Обратимся для примера к ранней его повести "Принц Госплана". В ней используется стандартный для буриме прием соединения нескольких повествовательных модусов: жизнь советского инженера переплетается со сценарием компьютерной игры. Элементы двух речевых жанров (внутренний монолог и описание игровых действий) сочетаются и переходят друг в друга как раз в тех стилистических оборотах, где концентрируется их выразительная мощь, их претензия на полное и завершенное описание наблюдаемого рассказчиком мира. На символическом уровне бессмысленность пребывания персонажа в советском обществе уподобляется бессмысленности компьютерной игры, прохождение которой не может добавить ничего нового к жизни играющего.

Эту повесть называли "первой ласточкой компьютерной литературы" - имея в виду, с одной стороны, такую литературу, которая художественно осмысляет новшества, внесенные компьютерами в жизнь общества, а с другой стороны - собственно новое качество литературной деятельности. Экран компьютерного монитора выступает в качестве общего знаменателя: на нем и "художественный текст", и текст программы уравнены в правах как цепочки неких значков на некоем фоне, помещены во вневременность, кажутся чьей-то случайной прихотью. Ни эмоции, ни какая-нибудь правда жизни не могут преодолеть этот барьер, определяемый границами пучка развертки электронно-лучевой трубки.

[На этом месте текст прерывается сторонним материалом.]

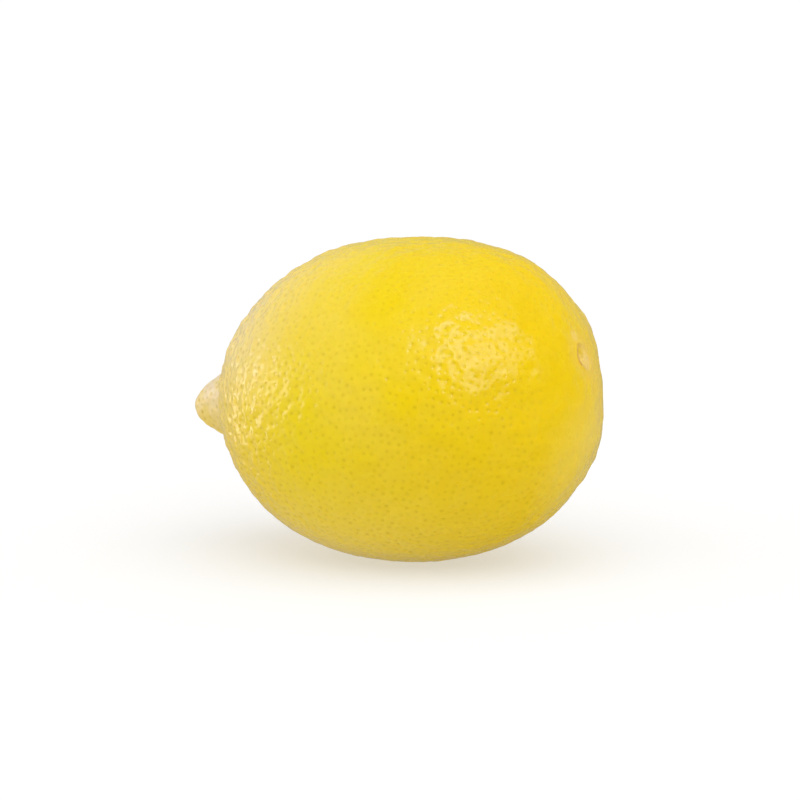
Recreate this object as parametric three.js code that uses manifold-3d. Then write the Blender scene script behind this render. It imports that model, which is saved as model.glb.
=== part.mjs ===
// A whole lemon lying on its side, grown as one piece. Millimetres, +Z up.
// +X runs along the fruit from the nipple at its blossom end to the scar at its stem end.
// The origin is the middle of the small flat spot that the fruit rests on.

import * as THREE from "three";
import { ConvexHull } from "three/addons/math/ConvexHull.js";
import { mergeVertices } from "three/addons/utils/BufferGeometryUtils.js";
import Module from "manifold-3d";

// ---------------------------------------------------------------- driving dimensions

// Half outline of the fruit about its long axis, with the girth at x = 0.
const GIRTH_RADIUS = 31;
const STEM_LENGTH = 37.3;
const STEM_BLUNTNESS = 18.7;
const STEM_SHOULDER = 19.1;
const BLOSSOM_LENGTH = 36.3;
const BLOSSOM_SHOULDER = 22;
const GROOVE_RADIUS = 7.7;
const GROOVE_APPROACH = 10;
const GROOVE_ANGLE = 72;

// Nipple at the blossom end, which is lifted off the long axis.
const NIPPLE_LENGTH = 9;
const NIPPLE_NECK = 4;
const NIPPLE_FLARE = 0.57;
const NIPPLE_BLUNTNESS = 3.5;
const BLOSSOM_LIFT = 1.25;
const BLOSSOM_LIFT_REACH = 10;
const NIPPLE_FURROWS = 6;
const NIPPLE_FURROW_DEPTH = 0.22;

// Stem end: a shallow hollow above the axis, with the round scar of the lost button in it.
const SCAR_RISE = 11.3;
const HOLLOW_DEPTH = 0.6;
const HOLLOW_REACH = 0.27;
const SCAR_RIM_RADIUS = 2.6;
const SCAR_RIM_HEIGHT = 0.3;
const SCAR_RIM_WIDTH = 0.5;
const SCAR_MOAT_RADIUS = 1.9;
const SCAR_MOAT_DEPTH = 0.4;
const SCAR_MOAT_WIDTH = 0.5;
const SCAR_BOSS_HEIGHT = 0.3;
const SCAR_BOSS_RADIUS = 1.2;

// Uneven growth: direction from the fruit's middle, height in mm and reach in radians.
const SWELLINGS = [
  { name: "upper stem shoulder", towards: [0.75, 0, 0.66], height: 2.1, reach: 0.45 },
  { name: "lower stem shoulder", towards: [0.75, 0, -0.66], height: 1.05, reach: 0.45 },
  { name: "upper far shoulder", towards: [0.86, 0.43, 0.275], height: 1.1, reach: 0.21 },
  { name: "lower far shoulder", towards: [0.87, 0.34, -0.355], height: 0.85, reach: 0.21 },
  { name: "back", towards: [-0.6, 0, 0.8], height: 0.5, reach: 0.55 },
  { name: "belly hollow", towards: [-0.35, 0, -0.94], height: -0.7, reach: 0.5 },
];

// Pores of the peel, at about twice their true spacing.
const PORE_COUNT = 1790;
const PORE_DEPTH = 0.32;
const PORE_DEPTH_SPREAD = 0.45;
const PORE_WANDER = 0.3;
const PORE_SEED = 4;

// How the fruit lies: its stem end tipped up, on a small flat spot.
const STEM_END_UP = 6.8;
const FLAT_DEPTH = 0.35;
const FLAT_CLEAR_RADIUS = 6.5;
const FLAT_FADE = 2.5;

const PEEL_YELLOW = 0xf0cd12;

// ---------------------------------------------------------------- half outline

const blossomX = -BLOSSOM_LENGTH;
const tipX = -BLOSSOM_LENGTH - NIPPLE_LENGTH;
const grooveAngle = THREE.MathUtils.degToRad(GROOVE_ANGLE);

const stemHalf = new THREE.CubicBezierCurve(
  new THREE.Vector2(STEM_LENGTH, 0),
  new THREE.Vector2(STEM_LENGTH, STEM_BLUNTNESS),
  new THREE.Vector2(STEM_SHOULDER, GIRTH_RADIUS),
  new THREE.Vector2(0, GIRTH_RADIUS),
);
const blossomHalf = new THREE.CubicBezierCurve(
  new THREE.Vector2(0, GIRTH_RADIUS),
  new THREE.Vector2(-BLOSSOM_SHOULDER, GIRTH_RADIUS),
  new THREE.Vector2(
    blossomX + GROOVE_APPROACH * Math.cos(grooveAngle),
    GROOVE_RADIUS + GROOVE_APPROACH * Math.sin(grooveAngle),
  ),
  new THREE.Vector2(blossomX, GROOVE_RADIUS),
);
const nipple = new THREE.CubicBezierCurve(
  new THREE.Vector2(blossomX, GROOVE_RADIUS),
  new THREE.Vector2(blossomX - NIPPLE_NECK, GROOVE_RADIUS - NIPPLE_FLARE * NIPPLE_NECK),
  new THREE.Vector2(tipX, NIPPLE_BLUNTNESS),
  new THREE.Vector2(tipX, 0),
);

// Points of the half outline, with the length walked and the skin area passed at each.
function walkOutline(curves, step) {
  const stations = [{ x: STEM_LENGTH, r: 0, length: 0, area: 0 }];
  for (const curve of curves) {
    const points = curve.getSpacedPoints(Math.round(curve.getLength() / step));
    for (const point of points.slice(1)) {
      const last = stations[stations.length - 1];
      const run = Math.hypot(point.x - last.x, point.y - last.r);
      stations.push({
        x: point.x,
        r: point.y,
        length: last.length + run,
        area: last.area + Math.PI * (last.r + point.y) * run,
      });
    }
  }
  return stations;
}

const stations = walkOutline([stemHalf, blossomHalf, nipple], 0.1);
const skinArea = stations[stations.length - 1].area;
const skinLength = stations[stations.length - 1].length;
const grooveLength = stemHalf.getLength() + blossomHalf.getLength();
// Radius of the ball whose skin area is the same as the fruit's.
const ballRadius = Math.sqrt(skinArea / (4 * Math.PI));

// The station where a rising quantity of the walk, such as its area, reaches a value.
function stationAt(quantity, value) {
  let low = 0;
  let high = stations.length - 1;
  while (high - low > 1) {
    const middle = (low + high) >> 1;
    if (stations[middle][quantity] > value) high = middle;
    else low = middle;
  }
  const a = stations[low];
  const b = stations[high];
  const t = THREE.MathUtils.clamp((value - a[quantity]) / (b[quantity] - a[quantity]), 0, 1);
  return {
    x: THREE.MathUtils.lerp(a.x, b.x, t),
    r: THREE.MathUtils.lerp(a.r, b.r, t),
    area: THREE.MathUtils.lerp(a.area, b.area, t),
    out: new THREE.Vector2(a.r - b.r, b.x - a.x).multiplyScalar(-1).normalize(),
  };
}

// ---------------------------------------------------------------- smooth skin

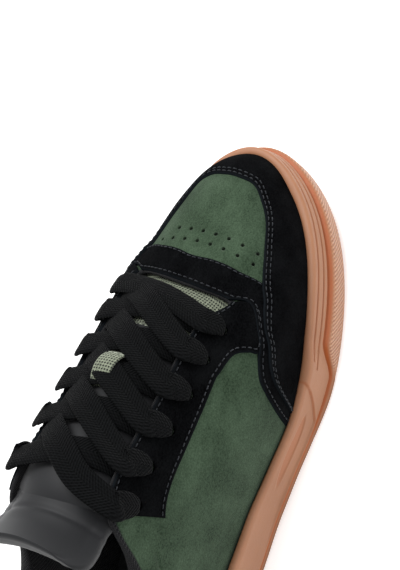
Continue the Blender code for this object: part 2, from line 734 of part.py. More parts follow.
def throat_edges(along):
    """The throat's edge, along from 0 at its front to 1: its two points and their places."""
    along = min(max(along, 0.0), 1.0)
    front = STATIONS["throat_corner_lat"]
    reach = front - STATIONS["eyestay_top_lat"]
    lateral = ring_place(front - reach * along)
    medial = ring_place(len(SECTIONS) - front + reach * along)
    return (lateral, medial), wall_face(lateral, np.asarray(1.0)), wall_face(medial, np.asarray(1.0))


def throat_frame(along):
    """Middle, half width, upward direction and crown of the throat's bridge."""
    _, lateral, medial = throat_edges(along)
    middle = (lateral + medial) / 2
    half = (medial - lateral) / 2
    step = .02
    start = min(max(along, 0.0), 1.0)
    ahead = [(sum(throat_edges(start + shift)[1:]) / 2) for shift in (-step, step)]
    back = ahead[1] - ahead[0]
    back = back / np.linalg.norm(back)
    if along < 0.0:
        back = np.array([-.90, 0.0, .44])
        middle = middle + back * TONGUE_TUCK * along
    if along > 1.0:
        bend = np.radians(28.0 + 14.0 * min(along - 1.0, 1.0))
        back = np.array([-np.cos(bend), 0.0, np.sin(bend)])
        middle = middle + back * TONGUE_RISE * (along - 1.0)
    upward = np.cross(back, half)
    upward = upward / np.linalg.norm(upward)
    upward = upward * np.sign(upward[2])
    crown = THROAT_WIDTH * float(.14 + .12 * smooth_step(along, 0, .75) - .05 * smooth_step(along, 1, 1.6))
    return middle, half, upward, crown


def bridge_point(along, across, lift):
    """Point on the crowned bridge over the throat, across from -1 to 1 at its edges."""
    middle, half, upward, crown = throat_frame(along)
    return middle + half * across + upward * (crown * (1 - across**2) + lift)


def bridge_normal(along, across):
    """Direction square to the crowned bridge."""
    _, half, upward, crown = throat_frame(along)
    normal = upward + half * 2 * crown * across / np.dot(half, half)
    return normal / np.linalg.norm(normal)


def tongue_top(along, across):
    """Top of the tongue: under the throat's bridge, and tucked under the eyestay."""
    sunk = UPPER_WALL + TONGUE_CLEARANCE * (1 + float(smooth_step(abs(across), .55, 1.0)))
    free = bridge_point(along, across, -sunk)
    if abs(across) <= 1.0:
        return free
    (lateral, medial), _, _ = throat_edges(along)
    place = lateral if across < 0 else medial
    share = 1.0 - (abs(across) - 1.0) * .40
    tucked = upper_face(place, share, -sunk)
    held = float(smooth_step(along, -.10, .10) * (1 - smooth_step(along, .98, 1.12)))
    return free + (tucked - free) * held


def build_tongue(collection):
    sections = []
    points_across = 10
    for row in TONGUE_SECTIONS:
        _, _, upward, _ = throat_frame(row.place)
        across = np.linspace(-row.reach, row.reach, points_across)
        top = [tongue_top(row.place, value) for value in across]
        depth = [
            TONGUE_THICKNESS * row.thick * (1.0 - .72 * abs(value / row.reach)**3)
            for value in across]
        bottom = [point - upward * thick for point, thick in zip(top, depth)]
        sections.append([tuple(point) for point in [*top, *reversed(bottom)]])
    return loft_open("tongue", sections, collection)


def strap_section(centre, along, upward, width, thickness):
    """Flat lace's cross-section with rounded edges, square to its path."""
    side = np.cross(along, upward)
    side = side / np.linalg.norm(side)
    lift = np.cross(side, along)
    half = width / 2
    shape = [
        (half, 0.0), (half * .76, .50), (-half * .76, .50),
        (-half, 0.0), (-half * .76, -.50), (half * .76, -.50)]
    return [tuple(centre + side * across + lift * thickness * high) for across, high in shape]


def smooth_path(points, divisions):
    """Points along a smooth curve through the given points."""
    points = np.array(points)
    padded = np.vstack([2 * points[0] - points[1], points, 2 * points[-1] - points[-2]])
    path = []
    for index in range(1, len(padded) - 2):
        a, b, c, d = padded[index - 1:index + 3]
        for share in np.arange(divisions) / divisions:
            path.append(.5 * (2 * b + (c - a) * share + (2 * a - 5 * b + 4 * c - d) * share**2
                              + (3 * b - a - 3 * c + d) * share**3))
    path.append(points[-1])
    return np.array(path)


def build_strap(name, stops, collection):
    """A lace strap swept along its stops, each a point and the direction it lies on."""
    path = smooth_path([point for point, _ in stops], LACE_DIVISIONS)
    upward = smooth_path([normal for _, normal in stops], LACE_DIVISIONS)
    direction = np.gradient(path, axis=0)
    direction = direction / np.linalg.norm(direction, axis=1, keepdims=True)
    sections = []
    for index, point in enumerate(path):
        at_end = index in (0, len(path) - 1)
        width = LACE_WIDTH * (.72 if at_end else 1.0)
        sections.append(
            strap_section(point, direction[index], upward[index], width, LACE_THICKNESS))
    return loft_open(name, sections, collection)


def row_along(row, side):
    """Place of an eyelet along the throat, further forward on the inner side."""
    front = STATIONS["throat_corner_lat"]
    reach = front - STATIONS["eyestay_top_lat"]
    shift = MEDIAL_ROW_SHIFT if side > 0 else 0.0
    return (front - FIRST_ROW_STATION + ROW_SPACING * row - shift) / reach


def over_eyelet(row, side):
    """Lace's stops over the eyestay's edge: edge, eyelet, folded end."""
    lateral, medial = eyelet_stations()
    place = np.asarray(ring_place(lateral[row] if side < 0 else medial[row]))
    resting = FIT_GAP * 2 + OVERLAY_THICKNESS + LACE_THICKNESS / 2
    stops = [(.980, .0012), (EYELET_SHARE, .0002), (EYELET_SHARE - .055, .0002)]
    return [
        (upper_face(place, share, resting + spare), face_normal(place, np.asarray(share)))
        for share, spare in stops]


def bridge_stop(along, across, lift):
    """Lace's stop over the tongue."""
    return bridge_point(along, across, lift), bridge_normal(along, across)


def crossing_stops(row, side, layer):
    """A strap from under the eyestay on one side, over the tongue, to the next eyelet."""
    start = row_along(row, side)
    step = row_along(row + 1, -side) - start
    high = LACE_REST + (LACE_THICKNESS - LACE_SINK) * layer
    return [
        bridge_stop(start + .04 * step, side * .84, LACE_REST + .0022),
        bridge_stop(start + .22 * step, side * .50, LACE_REST + .0010 + .0008 * layer),
        bridge_stop(start + .50 * step, 0.0, high + .0004),
        bridge_stop(start + .80 * step, -side * .60, high + .0012),
        *over_eyelet(row + 1, -side),
    ]


def build_laces(collection, helpers):
    """The straight bar at the front and the crossings behind it, joined into one."""
    start = row_along(0, -1)
    step = row_along(0, 1) - start
    bar_stops = [
        *reversed(over_eyelet(0, -1)),
        bridge_stop(start + .22 * step, -.55, LACE_REST + .0032),
        bridge_stop(start + .50 * step, 0.0, LACE_REST + .0022),
        bridge_stop(start + .78 * step, .55, LACE_REST + .0032),
        *over_eyelet(0, 1),
    ]
    laces = build_strap("laces", bar_stops, collection)
    straps = bpy.data.collections.new("lace_straps")
    helpers.children.link(straps)
    for row in range(EYELET_ROWS - 1):
        for side, layer in ((-1, 0), (1, 1)):
            strap = build_strap("strap_%d_%d" % (row, layer), crossing_stops(row, side, layer), straps)
            hide_helper(strap)
    add_boolean(laces, "UNION", straps)
    return laces


def sole_centre():
    """Middle of the sole's outline, which becomes the origin."""
    columns = np.array([sole_column(place) for place in RING])
    low = columns.reshape(-1, 3).min(axis=0)
    high = columns.reshape(-1, 3).max(axis=0)
    return Vector(((low[0] + high[0]) / 2, (low[1] + high[1]) / 2, 0.0))


def main():
    for obj in list(bpy.data.objects):
        bpy.data.objects.remove(obj, do_unlink=True)
    shoe = bpy.data.collections.new("skateboarding_shoe_right")
    cutters = bpy.data.collections.new("cutters")
    bpy.context.scene.collection.children.link(shoe)
    bpy.context.scene.collection.children.link(cutters)

    sole = build_cupsole(shoe, cutters)
    upper = build_upper(shoe)
    eyestay = build_eyestay(shoe)
    guard = build_toe_guard(shoe)
    counter = build_heel_counter(shoe)
    tongue = build_tongue(shoe)
    insole = build_insole(shoe)
    laces = build_laces(shoe, cutters)

    holes = eyelet_cutter(cutters)
    hide_helper(holes)
    add_boolean(upper, "DIFFERENCE", holes)
    add_boolean(eyestay, "DIFFERENCE", holes)

    add_material(sole, "gum_rubber")
    add_material(upper, "green_suede")
    add_material(eyestay, "black_suede")
    add_material(guard, "black_suede")
    add_material(counter, "black_suede")
    add_material(tongue, "sage_mesh")
    add_material(insole, "black_foam")
    add_material(laces, "black_lace")

    shift = Matrix.Translation(-sole_centre())
    for obj in bpy.data.objects:
        if obj.type == "MESH":
            obj.matrix_world = shift @ obj.matrix_world


main()
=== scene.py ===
"""The finish of a right low-top skateboarding shoe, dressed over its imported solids.

Lengths are in metres with +Z up. The toe points along +X and the outer side of the
foot is -Y. The shoe's form is a ring of named sections round its outline. A place runs
from 0 to 1 round the ring, and a share from 0 at the foot of the upper's wall to 1 at
its top edge. Panels, seams, holes and laces are all laid out in places and shares.
"""
from collections import namedtuple

import bmesh
import bpy
import numpy as np
from mathutils import Matrix, Vector


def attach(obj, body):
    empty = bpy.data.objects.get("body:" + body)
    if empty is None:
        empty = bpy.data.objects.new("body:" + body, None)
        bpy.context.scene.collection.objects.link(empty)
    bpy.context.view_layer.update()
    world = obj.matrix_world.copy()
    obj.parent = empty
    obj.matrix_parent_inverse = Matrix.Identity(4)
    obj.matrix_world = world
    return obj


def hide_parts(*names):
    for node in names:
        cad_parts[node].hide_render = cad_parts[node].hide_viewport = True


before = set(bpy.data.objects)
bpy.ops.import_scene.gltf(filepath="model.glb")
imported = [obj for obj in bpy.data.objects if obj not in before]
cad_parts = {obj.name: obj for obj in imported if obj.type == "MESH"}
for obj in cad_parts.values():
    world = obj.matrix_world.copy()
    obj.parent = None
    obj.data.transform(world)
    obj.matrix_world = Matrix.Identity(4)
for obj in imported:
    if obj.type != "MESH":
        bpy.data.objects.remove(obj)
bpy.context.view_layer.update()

# Sizes that the solids have too
SOLE_LENGTH = 0.300
BALL_WIDTH = 0.0985
HEEL_WIDTH = 0.075
SIDEWALL_HEIGHT = 0.030
HEEL_HEIGHT = 0.086
INSTEP_HEIGHT = 0.107
VAMP_HEIGHT = 0.0675
COLLAR_WIDTH = 0.061
THROAT_WIDTH = 0.040
CUP_FLOOR = 0.014
TOE_SPRING = 0.010
HEEL_BEVEL = 0.0025
ARCH_LIFT = 0.0015
BUMPER = 0.0016
HEEL_SWELL = 0.10
HEEL_LEAN = 0.35
BAND_HEIGHT = 0.0130
OUTSOLE_EDGE = 0.0030
BAND_GROOVE_DEPTH = 0.0013
BAND_GROOVE_HEIGHT = 0.0013
RIB_GROOVE_DEPTH = 0.0009
SCOOP_DEPTH = 0.0009
WALL_LEAN = 0.0025
WALL_STEP = 0.0008
TREAD_ROUNDING = 0.0022
LUG_GROOVE_WIDTH = 0.0026
LUG_GROOVE_DEPTH = 0.0018
LUG_PITCH = 0.0125
LUG_MARGIN = 0.013
UPPER_WALL = 0.0020
COLLAR_PAD = 0.0085
FEATHER_INSET = 0.0085
OVERLAY_THICKNESS = 0.0013
OVERLAY_TUCK = 0.0030
FIT_GAP = 0.0003
TONGUE_THICKNESS = 0.0075
TONGUE_RISE = 0.027
TONGUE_TUCK = 0.012
TONGUE_CLEARANCE = 0.0012
EYELET_ROWS = 6
EYELET_DIAMETER = 0.0045
FIRST_ROW_STATION = 7.89
ROW_SPACING = 0.55
EYELET_SHARE = 0.865
MEDIAL_ROW_SHIFT = 0.30
LACE_WIDTH = 0.0120
LACE_THICKNESS = 0.0022
LACE_REST = LACE_THICKNESS / 2 - UPPER_WALL - TONGUE_CLEARANCE + 4 * FIT_GAP
SOLID_COLUMNS = 56

# Stretches along the sole, as shares of its length, over which a form comes in or goes
SPRING_START = 0.70
HEEL_BEVEL_END = 0.055
ARCH_RISE = (0.36, 0.44)
ARCH_FALL = (0.50, 0.58)
FEATHER_FROM = (0.54, 0.72)
BUMPER_FROM = (0.55, 0.64)
TALL_BAND_FROM = (0.655, 0.705)
RECESS_FROM = (0.36, 0.46)
HATCH_FROM = (0.665, 0.680)
TIP_FROM = (0.93, 0.99)
LUG_ROWS = {"ball": (0.60, 6), "heel": (0.10, 4)}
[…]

Удивительно, однако, что место эмоциям находится и в этом машинно-программируемом мире. Предметом эмоционально окрашенного восприятия может стать сама речевая деятельность в подобных условиях, будь то сочинение стихов на ассемблере (это язык программирования низкого уровня, все выражения в нем представлены сочетаниями нулей и единиц) [61] или использование обыденного языка для описания данного мира. К примеру, пусть в игре имеется устройство, функционирующее следующим образом: когда в него попадает игровой персонаж, устройство разрезает его пополам (на экране средствами компьютерной графики изображаются брызги крови). Если другой персонаж продолжает говорить, воспринимать и описывать окружающий его мир, ему следует что-нибудь сказать об этом устройстве, и он называет: "разрезалка пополам" ("Принц Госплана"). Имя именует сущность - и вот читателю уже начинает казаться, что за этим обозначением скрывается некая реальность, и это имя ему почему-то близко, и его упоминание вызывает какое-то непонятное чувство эстетического удовлетворения... (Именно это стремление языка к "означиванию" всего и вся имел в виду философ Ролан Барт, когда писал об "удовольствии от текста".)

Впрочем, Пелевина невозможно причислить к последователям философской традиции реализма. Скорей уж, ему было бы ближе какое-нибудь из концептуалистических учений - в котором существование "общих имен" у вещей рассматривается лишь как результат функционирования рассудка. Сам сочинитель пренебрежительно называет это "слепленными из слов фантомами" [5,7] (разумеется, такой подход ставит под сомнение возможность литературы вообще).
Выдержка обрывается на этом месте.